> Instructions for the task
Only one stretch of the data below should be repeated: the lines from the line containing "The three.js and Blender code for this object continues." through the line containing "share, 1), center_override=centre)", inclusive, exactly as they are.
..........
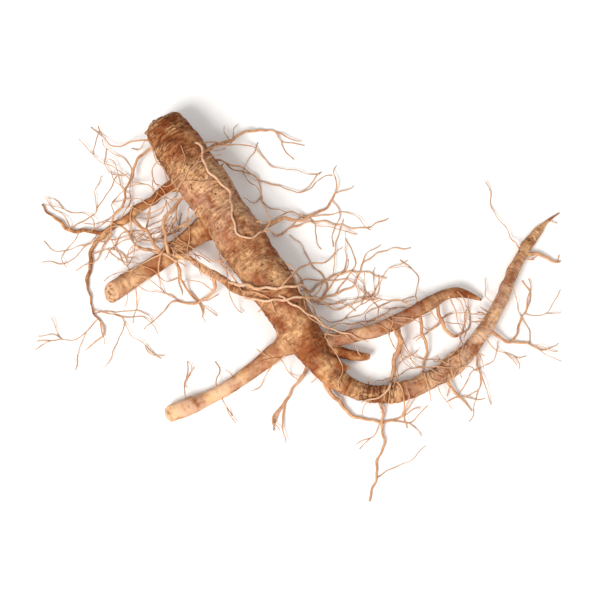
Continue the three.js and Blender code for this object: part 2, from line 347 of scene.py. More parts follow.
def rootObject(name, root):
    # Quads between rings, a fan of triangles at each tip, and the skin's values on face corners so
    # that a join keeps each side's own. What is below the table is raised to it.
    rings, around = root["places"].shape[:2]
    places = withTips(root["places"])
    places[:, 2] = np.maximum(places[:, 2], 0)
    row = np.arange(rings - 1)[:, None] * around
    here = np.arange(around)
    after = (here + 1) % around
    quads = np.stack([row + here, row + after, row + around + after, row + around + here], -1)
    lastRing = (rings - 1) * around
    startFan = np.stack([np.full(around, rings * around), after, here], -1)
    endFan = np.stack([np.full(around, rings * around + 1), lastRing + here, lastRing + after], -1)
    mesh = bpy.data.meshes.new(name)
    faces = quads.reshape(-1, 4).tolist() + startFan.tolist() + endFan.tolist()
    mesh.from_pydata((places * millimetre).tolist(), [], faces)
    mesh.polygons.foreach_set("use_smooth", np.ones(len(mesh.polygons), bool))
    corner = np.zeros(len(mesh.loops), np.int32)
    mesh.loops.foreach_get("vertex_index", corner)
    layer = mesh.attributes.new("straightened", "FLOAT_VECTOR", "CORNER")
    layer.data.foreach_set("vector", withTips(straightened(root))[corner].astype(np.float32).ravel())
    for layerName, value in root["paint"].items():
        layer = mesh.attributes.new(layerName, "FLOAT", "CORNER")
        values = withTips(np.broadcast_to(value, (rings, around)))
        layer.data.foreach_set("value", values[corner].astype(np.float32))
    ob = bpy.data.objects.new(name, mesh)
    bpy.context.collection.objects.link(ob)
    return ob


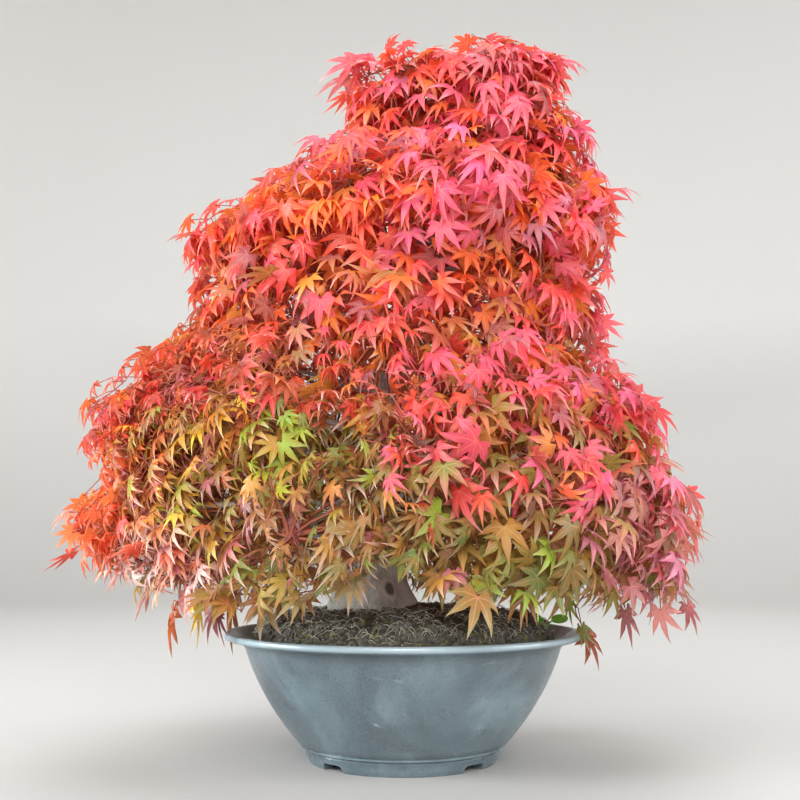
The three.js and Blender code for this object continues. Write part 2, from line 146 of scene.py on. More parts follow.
def widen(share, centre):
    """Scales what is selected sideways."""
    bpy.ops.transform.resize(value=(share, share, 1), center_override=centre)


def raise_rings(radius, height, profile):
    """Pulls the selected ring through the (radius, height) points about the pot's axis."""
    for next_radius, next_height in profile:
        pull_out((0, 0, (next_height - height) * MM))
        widen(next_radius / radius, POT_AXIS)
        radius, height = next_radius, next_height


def finish_piece(piece, smooth_angle=None):
    """Merges doubles, turns the faces outwards, and puts the piece's place in its mesh."""
    pick_all()
    bpy.ops.mesh.remove_doubles(threshold=0.00001)
    bpy.ops.mesh.normals_make_consistent(inside=False)
    bpy.ops.object.mode_set(mode="OBJECT")
    bpy.ops.object.transform_apply()
    if smooth_angle is None:
        bpy.ops.object.shade_smooth()
    else:
        bpy.ops.object.shade_smooth_by_angle(angle=math.radians(smooth_angle))
    return piece


pot = start_disc("bowl_pot", POT_SEGMENTS, DRAIN_RADIUS, (0, 0, FLOOR_UNDERSIDE))
pick_all()
raise_rings(DRAIN_RADIUS, FLOOR_UNDERSIDE, POT_PROFILE)
pick("edges", lambda edge: edge.is_boundary)
bpy.ops.mesh.bridge_edge_loops()
finish_piece(pot, 40)

for turn in (45, -45):
    notch = start_piece(
        bpy.ops.mesh.primitive_cube_add, "notch", size=1, rotation=(0, 0, math.radians(turn)),
        location=placed((0, 0, (NOTCH_HEIGHT - NOTCH_SINK) / 2)),
        scale=(NOTCH_LENGTH * MM, NOTCH_WIDTH * MM, (NOTCH_HEIGHT + NOTCH_SINK) * MM),
    )
    bpy.ops.object.mode_set(mode="OBJECT")
    bpy.ops.object.transform_apply()
    bpy.ops.object.mode_set(mode="EDIT")
    pick("edges", lambda edge: all(v.co.z > 0 for v in edge.verts) and edge.calc_length() > 0.1)
    bpy.ops.mesh.bevel(offset=NOTCH_ROUNDING * MM, segments=5)
    bpy.ops.object.mode_set(mode="OBJECT")
    cut = pot.modifiers.new("notch", "BOOLEAN")
    cut.operation = "DIFFERENCE"
    cut.object = notch
    hold(pot)
    bpy.ops.object.modifier_apply(modifier="notch")
    bpy.data.objects.remove(notch)


def linear(red, green, blue):
    """A chart colour, from 0 to 255, as the linear colour that a shader reads."""
    steps = [(level / 255 / 12.92 if level < 10.3 else ((level / 255 + 0.055) / 1.055) ** 2.4)
             for level in (red, green, blue)]
    return (*steps, 1)


class Finish:
    """A material that is wired up one node at a time."""

    def __init__(self, name):
        self.material = bpy.data.materials.new(name)
        self.material.use_nodes = True
        self.tree = self.material.node_tree
        self.shader = self.tree.nodes["Principled BSDF"]
        self.place = self.add("TexCoord").outputs["Object"]

    def feed(self, node, inputs):
        for key, value in inputs.items():
            if isinstance(value, bpy.types.NodeSocket):
                self.tree.links.new(value, node.inputs[key])
            else:
                node.inputs[key].default_value = value

    def add(self, kind, inputs=None, **settings):
        node = self.tree.nodes.new("ShaderNode" + kind)
        for key, value in settings.items():
            setattr(node, key, value)
        self.feed(node, inputs or {})
        return node

    def stretched(self, *scale):
        return self.add("Mapping", {"Vector": self.place, "Scale": scale}).outputs["Vector"]

    def noise(self, scale, detail=4, roughness=0.55, distortion=0, at=None):
        inputs = {"Vector": at or self.place, "Scale": scale, "Detail": detail, "Roughness": roughness}
        return self.add("TexNoise", {**inputs, "Distortion": distortion}).outputs["Fac"]

    def fade(self, value, low, high, to_low=0, to_high=1):
        inputs = {"Value": value, "From Min": low, "From Max": high, "To Min": to_low, "To Max": to_high}
        return self.add("MapRange", inputs).outputs["Result"]

    def patches(self, low, high, *noise):
        """Noise that fades from 0 to 1 between two of its levels."""
        return self.fade(self.noise(*noise), low, high)

    def combine(self, operation, a, b):
        return self.add("Math", {0: a, 1: b}, operation=operation, use_clamp=True).outputs[0]

    def times(self, a, b):
        return self.combine("MULTIPLY", a, b)

    def by_height(self, low, high):
        return self.fade(self.add("SeparateXYZ", {"Vector": self.place}).outputs["Z"], low, high)

    def mix(self, share, a, b):
        return self.add("Mix", {0: share, 6: a, 7: b}, data_type="RGBA").outputs[2]

    def tinge(self, base, share, strength, *colour):
        """Lays a colour over the base, by the share times the strength."""
        return self.mix(self.times(share, strength), base, linear(*colour))

    def colour(self, value):
        self.feed(self.shader, {"Base Color": value})

    def two_tone(self, dark, light, *noise):
        """A body colour that clouds from a dark to a light tone."""
        self.colour(self.mix(self.noise(*noise), linear(*dark), linear(*light)))

    def sheen(self, roughness, specular=0.5):
        self.feed(self.shader, {"Roughness": roughness, "Specular IOR Level": specular})

    def uneven_sheen(self, low, high, *noise):
        """Roughness that clouds between two levels."""
        self.sheen(self.fade(self.noise(*noise), 0.3, 0.7, low, high))

    def relief(self, value, distance, strength):
        bump = self.add("Bump", {"Height": value, "Distance": distance, "Strength": strength})
        self.feed(self.shader, {"Normal": bump.outputs["Normal"]})

    def wear(self, *pieces):
        for piece in pieces:
            piece.data.materials.clear()
            piece.data.materials.append(self.material)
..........
> Task response
The three.js and Blender code for this object continues. Write part 2, from line 146 of scene.py on. More parts follow.
def widen(share, centre):
    """Scales what is selected sideways."""
    bpy.ops.transform.resize(value=(share, share, 1), center_override=centre)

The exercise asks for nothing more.